Yesterday, Thomas and I were in the spa after a long day of riding the Ortega Highway to the coast and then traipsing back down along the ocean to come back home. It’s not that the day was grueling, but rather that it always feels nice to end the day with a soak in the hot tub. Since I set the temperature at 90 degrees for it to be both refreshing and yet still soothing, we could stay in longer than is normal for a hot tub session. After about an hour in the tub (we talk about life at great length in there), we learned that nephew Will and his fiancé Ashley were arriving with swimsuits, ready for a soak. So we stayed in longer than we had expected to enjoy their company. After a bit of time they realized that their hands were starting to prune up, as happens to us all in the hot tub after a while. It was then that Will asked if we knew what that pruning process was all about. My reaction has always been that its nature’s way of telling us that we have been in the water long enough and that our skin is starting to show the effects of overexposure to the water and has absorbed too much of the stuff by that point. What he told me was that there is now a scientific theory that implies that this mild form of hypotonic vasoconstriction (the shrinking of the sub-cutaneous blood vessels) has an evolutionary function. In other words, it is postulated that this wrinkling of the hands serves a specific purpose for humans. It improves our grip under water. Some think this is related to giving humans a better ability to work with their hands in the water to extract aquatic-borne vegetation or even sea life.

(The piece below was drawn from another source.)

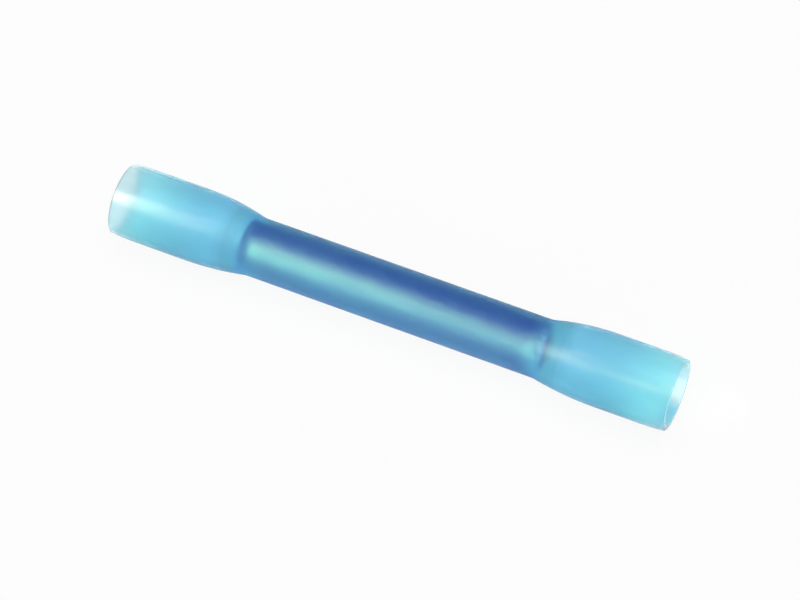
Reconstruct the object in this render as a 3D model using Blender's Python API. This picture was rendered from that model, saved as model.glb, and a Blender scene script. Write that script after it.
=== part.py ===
"""Heat-shrink butt splice connector for 1.5 to 2.5 mm2 wire.

A translucent blue sleeve is shrunk on to a tinned copper crimp barrel. The sleeve's two ends stay wide and
open, so that each takes an insulated wire. The connector lies along X with its thick side down, on z = 0.
A slight flat under the sleeve keeps it from rolling. Lengths are in metres and +Z is up.
"""

from math import asin, cos, pi, radians, sin, sqrt

import bmesh
import bpy

# Sleeve: an extruded tube, shrunk in its middle
SLEEVE_LENGTH = 0.0400
SLEEVE_RADIUS = 0.002525  # outside, at the wide ends
SLEEVE_WALL = 0.00036  # at the wide ends, before it thickens by shrinking
BORE_RISE = 0.00008  # how far the bore lies above the outside's centre
SHRUNK_DROP = 0.00012  # how far the shrunk middle hangs below the wide ends' centre
REST_FLAT = 0.0005  # half the width of the flat that the wide ends lie on
SHRINK_SHIFT = 0.0002  # the middle of the shrunk part lies this far towards +X from the sleeve's middle
NECK_LEAD = 0.0005  # the sleeve starts to widen about this far before the barrel's ends
NECK_LENGTH = 0.0045
NECK_EASE = 0.55  # under 1, the neck turns faster near the barrel than near the wide end
MOUTH_CURL = 0.00009  # how far the cut ends curl inwards
CURL_LENGTH = 0.0016
MOUTH_ROUND = 0.00006  # on the edges of the cut ends

# Crimp barrel: a drawn tube with a wire stop pressed into its middle from below
BARREL_LENGTH = 0.0218
BARREL_RADIUS = 0.00152
BARREL_WALL = 0.00042
BARREL_ROUND = 0.00015  # on the outer edges of its mouths
LEAD_IN = 0.00012  # countersink that guides the strands into the bore
STOP_DEPTH = 0.00075
STOP_REACH = 0.0012  # half the stop's length along the barrel
STOP_SPREAD = 0.0009  # half its width across

FIT_GAP = 0.00004  # between the barrel and the shrunk sleeve

# How finely the round surfaces are divided, and which of their edges are shaded crisp or rounded off
SIDES = 32
CURL_STEPS = 4
NECK_STEPS = 11
STOP_STEPS = 10
CRISP_FROM = radians(40)
SQUARE_FROM = radians(60)

SLEEVE_BLUE = (0.16, 0.50, 0.80)
TIN_GREY = (0.72, 0.73, 0.72)

# Shrinking keeps the area of the wall's section, here without its factor of pi
WALL_SECTION = SLEEVE_RADIUS**2 - (SLEEVE_RADIUS - SLEEVE_WALL) ** 2
SHRUNK_BORE = BARREL_RADIUS + FIT_GAP
SHRUNK_RADIUS = sqrt(SHRUNK_BORE**2 + WALL_SECTION)
NECK_START = BARREL_LENGTH / 2 - NECK_LEAD  # from the middle of the shrunk part
FLAT_TURN = asin(REST_FLAT / SLEEVE_RADIUS)  # the flat reaches this far round to each side
SLEEVE_HEIGHT = SLEEVE_RADIUS * cos(FLAT_TURN)
BARREL_HEIGHT = SLEEVE_HEIGHT - SHRUNK_DROP + BORE_RISE


def clear_scene():
    for thing in list(bpy.data.objects):
        bpy.data.objects.remove(thing, do_unlink=True)


def widening(x):
    """0 along the shrunk middle, rising to 1 where the sleeve has its full width."""
    past = (abs(x - SHRINK_SHIFT) - NECK_START) / NECK_LENGTH
    share = min(max(past, 0.0), 1.0) ** NECK_EASE
    return share * share * (3 - 2 * share)


def curl(x):
    """How far the sleeve's wall has turned inwards near its cut end."""
    share = max(1 - (SLEEVE_LENGTH / 2 - abs(x)) / CURL_LENGTH, 0.0)
    return MOUTH_CURL * share * share


def sleeve_radii(x):
    """Outer and inner radius of the sleeve."""
    outer = SHRUNK_RADIUS + (SLEEVE_RADIUS - SHRUNK_RADIUS) * widening(x)
    inner = sqrt(outer**2 - WALL_SECTION)
    return outer - curl(x), inner - curl(x)


def sleeve_stations():
    """Where along X the sleeve has a round of points: close together where its outline bends."""
    end = SLEEVE_LENGTH / 2
    places = set()
    for side in (-1, 1):
        for step in range(CURL_STEPS + 1):
            places.add(side * (end - CURL_LENGTH * step / CURL_STEPS))
        for step in range(NECK_STEPS + 1):
            places.add(SHRINK_SHIFT + side * (NECK_START + NECK_LENGTH * step / NECK_STEPS))
    return sorted(place for place in places if abs(place) <= end)


def round_of_points(x, radius, rise=0.0):
    """Points round the X axis. The first and the last bound the flat, which faces down."""
    step = 2 * (pi - FLAT_TURN) / (SIDES - 1)
    turns = [FLAT_TURN + step * side for side in range(SIDES)]
    return [(x, radius * sin(turn), rise - radius * cos(turn)) for turn in turns]


def tube_mesh(name, rounds):
    """Joins each round of points to the next and the last to the first: outside, mouth, bore, mouth."""
    shape = bmesh.new()
    loops = [[shape.verts.new(point) for point in points] for points in rounds]
    for near, far in zip(loops, loops[1:] + loops[:1]):
        for side in range(SIDES):
            shape.faces.new((near[side - 1], near[side], far[side], far[side - 1]))
    mesh = bpy.data.meshes.new(name)
    shape.to_mesh(mesh)
    shape.free()
    mesh.shade_smooth()
    mesh.set_sharp_from_angle(angle=CRISP_FROM)
    return mesh


def material(name, colour, metallic, roughness, transmission=0.0):
    made = bpy.data.materials.new(name)
    made.use_nodes = True
    shader = made.node_tree.nodes["Principled BSDF"]
    shader.inputs["Base Color"].default_value = (*colour, 1.0)
    shader.inputs["Metallic"].default_value = metallic
    shader.inputs["Roughness"].default_value = roughness
    shader.inputs["Transmission Weight"].default_value = transmission
    made.diffuse_color = (*colour, 1.0)
    return made


def add_part(name, mesh, finish, carrier, location):
    """Puts a mesh in the scene as a sub-part that hangs from the carrier."""
    part = bpy.data.objects.new(name, mesh)
    mesh.materials.append(finish)
    part.parent = carrier
    part.location = location
    bpy.context.scene.collection.objects.link(part)
    return part


def round_edges(part, width):
    """Rounds the square edges at a tube's mouths. The countersink's edges are flatter, and stay crisp."""
    bevel = part.modifiers.new("mouth_edges", "BEVEL")
    bevel.width = width
    bevel.segments = 2
    bevel.limit_method = "ANGLE"
    bevel.angle_limit = SQUARE_FROM


def make_sleeve(carrier):
    """The outer surface hangs a little lower in the middle, and the bore lies above its centre."""
    outside = []
    bore = []
    for x in sleeve_stations():
        outer, inner = sleeve_radii(x)
        centre = SHRUNK_DROP * (widening(x) - 1)
        outside.append(round_of_points(x, outer, centre))
        bore.append(round_of_points(x, inner, centre + BORE_RISE))
    mesh = tube_mesh("heat_shrink_sleeve", outside + bore[::-1])
    finish = material("translucent_blue_nylon", SLEEVE_BLUE, metallic=0.0, roughness=0.3, transmission=0.5)
    sleeve = add_part("heat_shrink_sleeve", mesh, finish, carrier, (0, 0, SLEEVE_HEIGHT))
    round_edges(sleeve, MOUTH_ROUND)


def pressed(point):
    """Moves a point of the barrel's underside up, where the wire stop is pressed in."""
    x, y, z = point
    share = max(1 - (x / STOP_REACH) ** 2 - (y / STOP_SPREAD) ** 2, 0.0)
    return (x, y, z + STOP_DEPTH * share * share) if z < 0 else point


def make_barrel(carrier):
    end = BARREL_LENGTH / 2
    bore_radius = BARREL_RADIUS - BARREL_WALL
    middle = [STOP_REACH * (2 * step / STOP_STEPS - 1) for step in range(STOP_STEPS + 1)]
    outside = [(x, BARREL_RADIUS) for x in (-end, *middle, end)]
    bore = [(x, bore_radius) for x in (end - LEAD_IN, *middle[::-1], LEAD_IN - end)]
    mouth = bore_radius + LEAD_IN
    rounds = [round_of_points(x, radius) for x, radius in (*outside, (end, mouth), *bore, (-end, mouth))]
    mesh = tube_mesh("crimp_barrel", [[pressed(point) for point in points] for points in rounds])
    finish = material("tinned_copper", TIN_GREY, metallic=1.0, roughness=0.32)
    barrel = add_part("crimp_barrel", mesh, finish, carrier, (0, 0, BARREL_HEIGHT))
    round_edges(barrel, BARREL_ROUND)


def main():
    clear_scene()
    carrier = bpy.data.objects.new("butt_splice_connector", None)
    bpy.context.scene.collection.objects.link(carrier)
    make_sleeve(carrier)
    make_barrel(carrier)


main()
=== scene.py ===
"""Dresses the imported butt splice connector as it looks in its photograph.

A translucent blue sleeve is shrunk on to a tinned copper barrel, on a white studio floor. Both nodes of the
frame are replaced by finer meshes of the same form. Lengths are in metres, +X runs along the connector and
+Z is up.
"""

from math import asin, cos, pi, radians, sin, sqrt

import bmesh
import bpy
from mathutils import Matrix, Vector


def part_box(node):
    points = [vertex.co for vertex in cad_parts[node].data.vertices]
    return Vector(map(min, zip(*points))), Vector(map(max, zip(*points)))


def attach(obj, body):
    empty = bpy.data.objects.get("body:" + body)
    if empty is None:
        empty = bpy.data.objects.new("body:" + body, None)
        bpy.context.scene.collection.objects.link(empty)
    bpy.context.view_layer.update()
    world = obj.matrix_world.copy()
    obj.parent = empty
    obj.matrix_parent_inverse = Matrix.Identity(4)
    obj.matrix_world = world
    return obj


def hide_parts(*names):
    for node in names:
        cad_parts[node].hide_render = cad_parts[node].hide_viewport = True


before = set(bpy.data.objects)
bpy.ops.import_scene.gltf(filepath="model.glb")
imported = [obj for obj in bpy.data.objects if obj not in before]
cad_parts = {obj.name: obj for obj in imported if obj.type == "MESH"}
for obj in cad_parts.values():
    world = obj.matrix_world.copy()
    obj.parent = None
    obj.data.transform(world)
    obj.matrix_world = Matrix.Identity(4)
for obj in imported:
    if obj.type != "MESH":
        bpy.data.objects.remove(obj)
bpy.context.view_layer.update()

MM = 0.001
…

I think this is the first step in our becoming our own version of the Mariner and that the universe is preparing us for extended stay and work in the water. The next stage will be to see toe webbing and then eventually back-of-the-ear gill flaps. The natural world seems to be telling us something. Our super power may well be in our ability to adapt to the new world our wayward ways are taking us. Maybe there will be a Waterworld in our future and those of us who have practiced by staying too long in the spa or pool will be benefited by virtue to being better able to hold onto our new lives.